Daily Afghanistan
- Type: Daily newspaper
- Format: broadsheet
- Publisher: Afghanistan Group of Newspapers
- Founded: 2006
- Language: Dari
- Headquarters: Kabul
- Circulation: 4800 daily
- Price: 10 Afs
- Website: www.dailyafghanistan.com

= Daily Afghanistan =

English-language newspaper of Afghanistan

The Daily Afghanistan is one of the most popular of newspapers in Afghanistan. It covers national and international news with circulation of 4800. It is published by Afghanistan Group of Newspapers, an independent media group which also publishes The Daily Outlook Afghanistan, the largest English paper in Afghanistan.

==Media in Afghanistan==
Media was a new phenomenon in the years when the Taliban was ousted from power (2001–2021).

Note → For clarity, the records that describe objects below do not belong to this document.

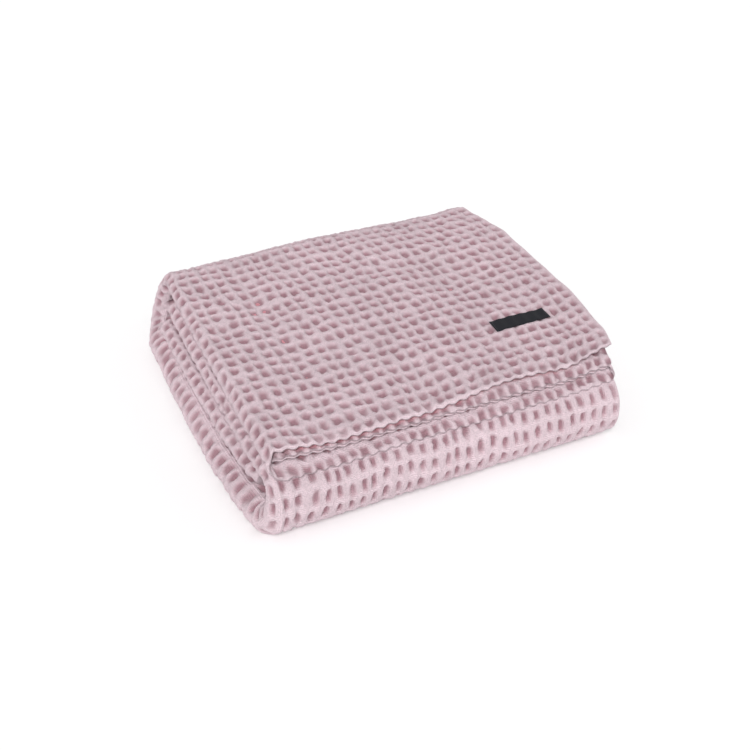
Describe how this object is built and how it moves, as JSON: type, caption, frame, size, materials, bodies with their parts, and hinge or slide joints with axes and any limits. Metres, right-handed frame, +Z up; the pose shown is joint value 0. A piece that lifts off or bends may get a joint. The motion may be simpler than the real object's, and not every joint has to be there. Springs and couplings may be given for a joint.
{
  "type": "folded waffle bedspread",
  "caption": "Folded cotton bedspread in deep waffle weave, lying as a soft flat stack with a small plain woven label on the top face.",
  "frame": {"origin": "centre of the bounding box at its base, on the surface the stack lies on", "axes": "+X along the long front side to the right, +Y from the loose front edges towards the round back wrap, +Z up through the stack"},
  "size_m": [0.4094, 0.3703, 0.0957],
  "materials": {
    "cotton": "matt pale dusty pink waffle woven cotton",
    "label_cloth": "matt charcoal woven tape"
  },
  "bodies": {
    "root": {"bedspread": "cotton", "label": "label_cloth"}
  },
  "joints": []
}
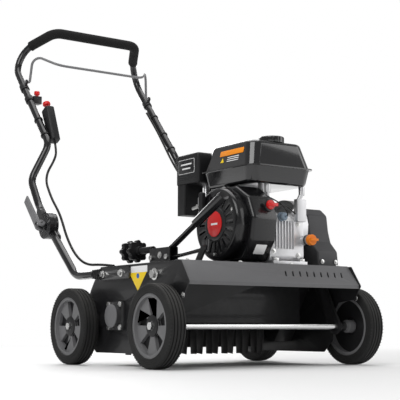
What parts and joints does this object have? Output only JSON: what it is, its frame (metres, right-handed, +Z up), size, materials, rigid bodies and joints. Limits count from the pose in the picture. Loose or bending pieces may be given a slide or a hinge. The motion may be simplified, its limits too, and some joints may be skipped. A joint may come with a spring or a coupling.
{
  "type": "petrol lawn scarifier",
  "caption": "Petrol lawn scarifier: wheeled steel deck with bladed rotor, small engine, belt drive, lift lever, depth knob and folding push handle with bail.",
  "frame": {"origin": "on the ground, under the middle of the whole machine", "axes": "front faces -Y, +X is the right side seen from the front, +Z is up"},
  "size_m": [0.654, 1.0897, 1.0446],
  "materials": {
    "plate_paint": "satin",
    "hood_paint": "powder coat",
    "cover_paint": "powder coat",
    "zinc_steel": "zinc plated",
    "bright_axle": "bright",
    "cast_black": "painted casting",
    "belt_rubber": "matte",
    "cast_aluminium": "cast",
    "engine_black": "semi-gloss",
    "tank_gloss": "gloss",
    "cleaner_plastic": "satin",
    "tube_gloss": "gloss",
    "cable_sheath": "satin",
    "rotor_steel": "machined",
    "orange_plastic": "satin",
    "red_plastic": "gloss",
    "knob_plastic": "satin",
    "flap_rubber": "matte",
    "grip_foam": "foam",
    "bail_grey": "satin",
    "lever_grey": "satin",
    "tyre_rubber": "matte",
    "rim_grey": "satin"
  },
  "bodies": {
    "chassis": {"side_plate_left": "plate_paint", "side_plate_right": "plate_paint", "deck_plate": "plate_paint", "front_hood": "hood_paint", "inner_baffle": "plate_paint", "belt_lower_guard": "plate_paint", "rear_axle": "zinc_steel", "rotor_bearings": "cast_black", "drive_belt": "belt_rubber", "belt_cover": "cover_paint", "crankcase": "cast_aluminium", "cylinder_head": "cast_aluminium", "fan_shroud": "engine_black", "recoil_cover": "engine_black", "fuel_tank_top": "tank_gloss", "fuel_tank_base": "tank_gloss", "tank_posts": "cast_aluminium", "air_cleaner_lid": "cleaner_plastic", "air_cleaner_base": "cleaner_plastic", "carburettor": "cast_aluminium", "muffler": "engine_black", "lower_handles": "tube_gloss", "control_cables_lower": "cable_sheath", "lift_bracket": "plate_paint", "fasteners": "zinc_steel"},
    "yoke": {"front_yoke": "plate_paint", "front_axle": "bright_axle"},
    "wheel_front_left": {"tyre_front_left": "tyre_rubber", "rim_front_left": "rim_grey"},
    "wheel_front_right": {"tyre_front_right": "tyre_rubber", "rim_front_right": "rim_grey"},
    "wheel_rear_left": {"tyre_rear_left": "tyre_rubber", "rim_rear_left": "rim_grey"},
    "wheel_rear_right": {"tyre_rear_right": "tyre_rubber", "rim_rear_right": "rim_grey"},
    "rotor": {"rotor_shaft": "rotor_steel", "rotor_blades": "cast_black"},
    "crank": {"crankshaft": "rotor_steel", "flywheel_fan": "cast_aluminium"},
    "idler": {"belt_idler": "rotor_steel"},
    "pull_grip": {"recoil_grip": "cleaner_plastic"},
    "tank_cap": {"fuel_cap": "tank_gloss"},
    "dipstick": {"oil_dipstick": "orange_plastic"},
    "ignition": {"engine_switch": "red_plastic"},
    "choke": {"choke_lever": "zinc_steel"},
    "fuel_valve": {"fuel_valve_lever": "zinc_steel"},
    "lever": {"lift_lever": "tube_gloss"},
    "link": {"link_rod": "tube_gloss"},
    "knob": {"depth_knob": "knob_plastic"},
    "flap": {"rear_flap": "flap_rubber"},
    "handle": {"upper_handle": "tube_gloss", "foam_grip": "grip_foam", "handle_brackets": "plate_paint", "control_box": "cleaner_plastic", "control_cables_upper": "cable_sheath"},
    "bail_rod": {"bail": "bail_grey"},
    "throttle": {"throttle_knob": "red_plastic"},
    "stop": {"stop_button": "red_plastic"},
    "cam_left": {"fold_lever_left": "lever_grey"},
    "cam_right": {"fold_lever_right": "lever_grey"}
  },
  "joints": [
    {"name": "yoke_swing", "type": "hinge", "parent": "chassis", "child": "yoke", "pos_m": [0, -0.378, 0.225], "axis": [-1, 0, 0], "range_deg": [0, 20]},
    {"name": "wheel_front_left_spin", "type": "hinge", "parent": "yoke", "child": "wheel_front_left", "pos_m": [-0.3055, -0.445, 0.1], "axis": [1, 0, 0], "continuous": true},
    {"name": "wheel_front_right_spin", "type": "hinge", "parent": "yoke", "child": "wheel_front_right", "pos_m": [0.3055, -0.445, 0.1], "axis": [1, 0, 0], "continuous": true},
    {"name": "wheel_rear_left_spin", "type": "hinge", "parent": "chassis", "child": "wheel_rear_left", "pos_m": [-0.3055, -0.035, 0.1], "axis": [1, 0, 0], "continuous": true},
    {"name": "wheel_rear_right_spin", "type": "hinge", "parent": "chassis", "child": "wheel_rear_right", "pos_m": [0.3055, -0.035, 0.1], "axis": [1, 0, 0], "continuous": true},
    {"name": "rotor_spin", "type": "hinge", "parent": "chassis", "child": "rotor", "pos_m": [0, -0.2, 0.126], "axis": [1, 0, 0], "continuous": true},
    {"name": "crank_spin", "type": "hinge", "parent": "chassis", "child": "crank", "pos_m": [0, -0.35, 0.359], "axis": [1, 0, 0], "continuous": true},
    {"name": "idler_swing", "type": "hinge", "parent": "chassis", "child": "idler", "pos_m": [0.24, -0.128, 0.19], "axis": [1, 0, 0], "range_deg": [0, 8]},
    {"name": "recoil_pull", "type": "slide", "parent": "chassis", "child": "pull_grip", "axis": [-1, 0, 0], "range_m": [0, 0.3], "stiffness_N_per_m": 20, "springref_m": -0.05},
    {"name": "fuel_cap_turn", "type": "hinge", "parent": "chassis", "child": "tank_cap", "pos_m": [0.092, -0.38, 0.58], "axis": [0, 0, 1], "range_deg": [0, 90]},
    {"name": "dipstick_turn", "type": "hinge", "parent": "chassis", "child": "dipstick", "pos_m": [0.152, -0.46, 0.321], "axis": [0, -1, 0], "range_deg": [0, 720]},
    {"name": "engine_switch_turn", "type": "hinge", "parent": "chassis", "child": "ignition", "pos_m": [0.021, -0.459, 0.404], "axis": [0, -1, 0], "range_deg": [0, 60]},
    {"name": "choke_turn", "type": "hinge", "parent": "chassis", "child": "choke", "pos_m": [-0.004, -0.194, 0.439], "axis": [-1, 0, 0], "range_deg": [0, 40]},
    {"name": "fuel_valve_turn", "type": "hinge", "parent": "chassis", "child": "fuel_valve", "pos_m": [-0.006, -0.18, 0.425], "axis": [1, 0, 0], "range_deg": [0, 60]},
    {"name": "lift_lever_turn", "type": "hinge", "parent": "chassis", "child": "lever", "pos_m": [-0.15, -0.234, 0.283], "axis": [-1, 0, 0], "range_deg": [0, 80]},
    {"name": "link_slide", "type": "slide", "parent": "chassis", "child": "link", "axis": [0, 0.9972, -0.0754], "range_m": [0, 0.026]},
    {"name": "depth_knob_turn", "type": "hinge", "parent": "chassis", "child": "knob", "pos_m": [-0.15, -0.09, 0.301], "axis": [0, 1, 0], "range_deg": [-720, 720]},
    {"name": "rear_flap_swing", "type": "hinge", "parent": "chassis", "child": "flap", "pos_m": [0, -0.066, 0.183], "axis": [1, 0, 0], "range_deg": [-8, 8]},
    {"name": "handle_fold", "type": "hinge", "parent": "chassis", "child": "handle", "pos_m": [0, 0.166, 0.384], "axis": [1, 0, 0], "range_deg": [-15, 75]},
    {"name": "bail_squeeze", "type": "hinge", "parent": "handle", "child": "bail_rod", "pos_m": [0, 0.459, 0.866], "axis": [-1, 0, 0], "range_deg": [0, 30], "stiffness_Nm_per_rad": 0.8, "springref_deg": -40.11},
    {"name": "throttle_pull", "type": "slide", "parent": "handle", "child": "throttle", "axis": [0, 0.4311, 0.9023], "range_m": [0, 0.012]},
    {"name": "stop_press", "type": "slide", "parent": "handle", "child": "stop", "axis": [0, 0, -1], "range_m": [0, 0.004], "stiffness_N_per_m": 800, "springref_m": -0.002},
    {"name": "fold_lever_left_turn", "type": "hinge", "parent": "chassis", "child": "cam_left", "pos_m": [-0.31185, 0.166, 0.384], "axis": [0, -0.7071, 0.7071], "range_deg": [0, 100]},
    {"name": "fold_lever_right_turn", "type": "hinge", "parent": "chassis", "child": "cam_right", "pos_m": [0.31185, 0.166, 0.384], "axis": [0, 0.7071, -0.7071], "range_deg": [0, 100]}
  ],
  "couplings": [
    {"joint": "yoke_swing", "follows": "lift_lever_turn", "ratio": 0.25},
    {"joint": "link_slide", "follows": "lift_lever_turn", "m_per_rad": 0.0175},
    {"joint": "crank_spin", "follows": "rotor_spin", "ratio": 1.25},
    {"joint": "idler_swing", "follows": "bail_squeeze", "ratio": 0.2666}
  ]
}
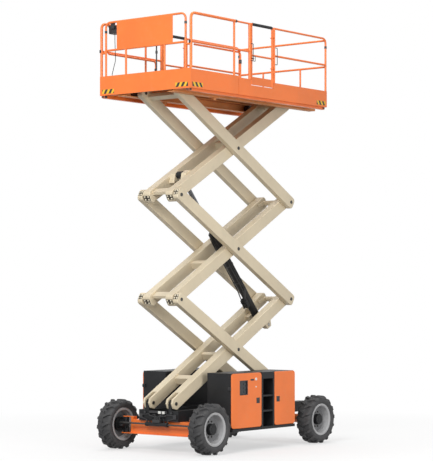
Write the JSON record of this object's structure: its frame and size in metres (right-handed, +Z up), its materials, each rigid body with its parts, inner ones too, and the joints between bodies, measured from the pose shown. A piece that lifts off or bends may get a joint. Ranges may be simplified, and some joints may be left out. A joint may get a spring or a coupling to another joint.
{
  "type": "rough-terrain scissor lift",
  "caption": "Self-propelled rough-terrain scissor lift with a raised crossed-arm stack, railed work platform with a sliding deck extension, side service boxes and lugged tyres.",
  "frame": {"origin": "on the ground, at the middle of the machine's length and width", "axes": "+X towards the steered front end, +Y to the left side, +Z up"},
  "size_m": [4.2, 2.39, 7.5579],
  "materials": {
    "arm_paint": "satin",
    "body_paint": "satin",
    "chassis_paint": "satin",
    "dark_paint": "satin",
    "deck_sheet": "matt",
    "door_paint": "satin",
    "rail_paint": "satin",
    "rod_chrome": "polished",
    "roller": "machined",
    "steel": "satin",
    "tyre_rubber": "matt",
    "wheel_paint": "satin"
  },
  "bodies": {
    "chassis": {"chassis_frame": "chassis_paint", "front_axle": "body_paint", "rear_axle": "body_paint", "side_box_left": "chassis_paint", "side_box_right": "chassis_paint", "engine_block": "dark_paint", "steer_cylinder": "dark_paint"},
    "knuckle_left": {"knuckle_left": "chassis_paint"},
    "wheel_front_left": {"rim_front_left": "wheel_paint", "tyre_front_left": "tyre_rubber"},
    "front_door_left": {"front_door_left": "door_paint"},
    "wheel_rear_left": {"rim_rear_left": "wheel_paint", "tyre_rear_left": "tyre_rubber"},
    "rear_door_left": {"rear_door_left": "door_paint"},
    "gate_left": {"gate_left": "rail_paint"},
    "knuckle_right": {"knuckle_right": "chassis_paint"},
    "wheel_front_right": {"rim_front_right": "wheel_paint", "tyre_front_right": "tyre_rubber"},
    "front_door_right": {"front_door_right": "door_paint"},
    "wheel_rear_right": {"rim_rear_right": "wheel_paint", "tyre_rear_right": "tyre_rubber"},
    "rear_door_right": {"rear_door_right": "door_paint"},
    "gate_right": {"gate_right": "rail_paint"},
    "tie_rod": {"tie_rod": "steel"},
    "inner_arms_lower": {"inner_arms_lower": "arm_paint"},
    "outer_arms_lower": {"outer_arms_lower": "arm_paint", "lower_rollers": "roller"},
    "inner_arms_middle": {"inner_arms_middle": "arm_paint"},
    "outer_arms_middle": {"outer_arms_middle": "arm_paint"},
    "inner_arms_upper": {"inner_arms_upper": "arm_paint", "upper_rollers": "roller"},
    "outer_arms_upper": {"outer_arms_upper": "arm_paint"},
    "cylinder_barrel": {"cylinder_barrel": "dark_paint"},
    "cylinder_rod": {"cylinder_rod": "rod_chrome"},
    "platform": {"platform_frame": "body_paint", "deck_plate": "deck_sheet", "roller_track_left": "body_paint", "roller_track_right": "body_paint", "toe_boards": "body_paint", "rear_rails": "rail_paint", "front_rails_left": "rail_paint", "front_rails_right": "rail_paint"},
    "extension": {"extension_deck": "body_paint", "extension_rails": "rail_paint", "control_box": "dark_paint"}
  },
  "joints": [
    {"name": "scissor_lift", "type": "hinge", "parent": "chassis", "child": "inner_arms_lower", "pos_m": [1.647, 0, 0.854], "axis": [0, 1, 0], "range_deg": [-25.4, 25.6]},
    {"name": "lower_cross", "type": "hinge", "parent": "inner_arms_lower", "child": "outer_arms_lower", "pos_m": [0.037, 0, 1.76119], "axis": [0, 1, 0], "range_deg": [-51.21, 50.81]},
    {"name": "middle_front_pivot", "type": "hinge", "parent": "outer_arms_lower", "child": "inner_arms_middle", "pos_m": [1.647, 0, 2.66838], "axis": [0, 1, 0], "range_deg": [-50.81, 51.21]},
    {"name": "middle_cross", "type": "hinge", "parent": "inner_arms_middle", "child": "outer_arms_middle", "pos_m": [0.037, 0, 3.57557], "axis": [0, 1, 0], "range_deg": [-51.21, 50.81]},
    {"name": "upper_front_pivot", "type": "hinge", "parent": "outer_arms_middle", "child": "inner_arms_upper", "pos_m": [1.647, 0, 4.48276], "axis": [0, 1, 0], "range_deg": [-50.81, 51.21]},
    {"name": "upper_cross", "type": "hinge", "parent": "inner_arms_upper", "child": "outer_arms_upper", "pos_m": [0.037, 0, 5.38995], "axis": [0, 1, 0], "range_deg": [-51.21, 50.81]},
    {"name": "platform_pivot", "type": "hinge", "parent": "outer_arms_upper", "child": "platform", "pos_m": [1.647, 0, 6.29714], "axis": [0, 1, 0], "range_deg": [-25.41, 25.61]},
    {"name": "barrel_pivot", "type": "hinge", "parent": "inner_arms_lower", "child": "cylinder_barrel", "pos_m": [-1.24565, 0, 2.19008], "axis": [0, 1, 0], "range_deg": [-56.33, 55.89]},
    {"name": "rod_slide", "type": "slide", "parent": "cylinder_barrel", "child": "cylinder_rod", "axis": [0.6596, 0, 0.7516], "range_m": [-0.9488, 0.95627]},
    {"name": "steering", "type": "hinge", "parent": "chassis", "child": "knuckle_left", "pos_m": [1.6035, 0.85, 0.44435], "axis": [0, 0, 1], "range_deg": [-30, 30]},
    {"name": "steering_right", "type": "hinge", "parent": "chassis", "child": "knuckle_right", "pos_m": [1.6035, -0.85, 0.44435], "axis": [0, 0, 1], "range_deg": [-30.01, 30.01]},
    {"name": "tie_rod_slide", "type": "slide", "parent": "chassis", "child": "tie_rod", "axis": [0, 1, 0], "range_m": [-0.08478, 0.08478]},
    {"name": "wheel_front_left_spin", "type": "hinge", "parent": "knuckle_left", "child": "wheel_front_left", "pos_m": [1.6035, 1.0425, 0.44435], "axis": [0, 1, 0], "continuous": true},
    {"name": "wheel_rear_left_spin", "type": "hinge", "parent": "chassis", "child": "wheel_rear_left", "pos_m": [-1.5435, 1.0425, 0.44435], "axis": [0, 1, 0], "continuous": true},
    {"name": "front_door_left_hinge", "type": "hinge", "parent": "chassis", "child": "front_door_left", "pos_m": [0.959, 1.045, 0.889], "axis": [0, 0, 1], "range_deg": [-110, 0]},
    {"name": "rear_door_left_hinge", "type": "hinge", "parent": "chassis", "child": "rear_door_left", "pos_m": [-0.889, 1.045, 0.889], "axis": [0, 0, 1], "range_deg": [0, 110]},
    {"name": "gate_left_hinge", "type": "hinge", "parent": "platform", "child": "gate_left", "pos_m": [-0.225, 1.019, 7.04014], "axis": [0, 0, 1], "range_deg": [-90, 0]},
    {"name": "wheel_front_right_spin", "type": "hinge", "parent": "knuckle_right", "child": "wheel_front_right", "pos_m": [1.6035, -1.0425, 0.44435], "axis": [0, 1, 0], "continuous": true},
    {"name": "wheel_rear_right_spin", "type": "hinge", "parent": "chassis", "child": "wheel_rear_right", "pos_m": [-1.5435, -1.0425, 0.44435], "axis": [0, 1, 0], "continuous": true},
    {"name": "front_door_right_hinge", "type": "hinge", "parent": "chassis", "child": "front_door_right", "pos_m": [0.959, -1.045, 0.889], "axis": [0, 0, 1], "range_deg": [0, 110]},
    {"name": "rear_door_right_hinge", "type": "hinge", "parent": "chassis", "child": "rear_door_right", "pos_m": [-0.889, -1.045, 0.889], "axis": [0, 0, 1], "range_deg": [-110, 0]},
    {"name": "gate_right_hinge", "type": "hinge", "parent": "platform", "child": "gate_right", "pos_m": [-0.225, -1.019, 7.04014], "axis": [0, 0, 1], "range_deg": [0, 90]},
    {"name": "deck_extension", "type": "slide", "parent": "platform", "child": "extension", "axis": [1, 0, 0], "range_m": [0, 1.2]}
  ],
  "couplings": [
    {"joint": "lower_cross", "follows": "scissor_lift", "ratio": -2},
    {"joint": "middle_front_pivot", "follows": "scissor_lift", "ratio": 2},
    {"joint": "middle_cross", "follows": "scissor_lift", "ratio": -2},
    {"joint": "upper_front_pivot", "follows": "scissor_lift", "ratio": 2},
    {"joint": "upper_cross", "follows": "scissor_lift", "ratio": -2},
    {"joint": "platform_pivot", "follows": "scissor_lift", "ratio": 1},
    {"joint": "barrel_pivot", "follows": "scissor_lift", "ratio": -2.2},
    {"joint": "rod_slide", "follows": "scissor_lift", "m_per_rad": 2.138},
    {"joint": "steering_right", "follows": "steering", "ratio": 1},
    {"joint": "tie_rod_slide", "follows": "steering", "m_per_rad": 0.16}
  ]
}
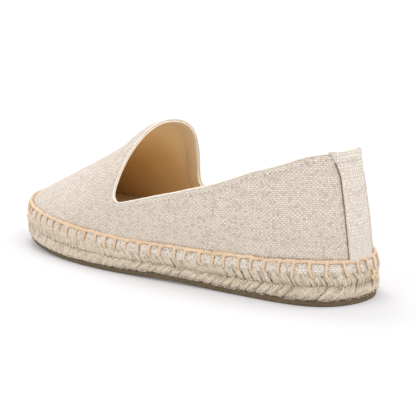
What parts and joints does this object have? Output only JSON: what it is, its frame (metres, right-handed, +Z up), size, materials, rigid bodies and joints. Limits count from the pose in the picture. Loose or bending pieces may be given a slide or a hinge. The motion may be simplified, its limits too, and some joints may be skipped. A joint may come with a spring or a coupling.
{
  "type": "espadrille",
  "caption": "Left flat slip-on espadrille: open canvas upper with a high tongue, blanket-stitched to a braided jute sole with a thin rubber outsole.",
  "frame": {"origin": "centre of the bounding box, at the floor", "axes": "toe towards -Y, heel towards +Y, the shoe's left (outer side) towards +X, +Z up; the shoe stands on its sole"},
  "size_m": [0.0868, 0.2522, 0.0781],
  "materials": {
    "outsole_rubber": "matt, fine texture",
    "jute": "coarse plaited jute",
    "sock_lining": "matt tan lining",
    "canvas": "plain weave flecked canvas",
    "canvas_strip": "plain weave canvas"
  },
  "bodies": {
    "root": {"outsole": "outsole_rubber", "jute_sole": "jute", "insole": "sock_lining", "upper": "canvas", "heel_strip": "canvas_strip"}
  },
  "joints": []
}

But due to poor literacy and less culture of reading in Afghanistan, print-media is limited to urban areas. Radio is the only media source for the majority rural population in far-flung areas of the country.

==Circulation==
Daily Afghanistan mostly goes to embassies, non-governmental organizations (NGOs), United Nations agencies, public places, educational institutions and other organizations. Both papers go to most provinces. A limited number of copies also go to Pakistan and Dubai. Many independent newspapers are emerging in Afghanistan. It was founded on 26 February 2004 by Dr. Hussain Ali Yasa.

==Free and independent media==
In Afghanistan, print media is political. Many daily newspapers are attached to and support political parties. The government publishes six newspapers. Daily Afghanistan is independent paper in Dari/Pashto. Due to its large national circulation, the Daily Afghanistan receives extensive business advertisements.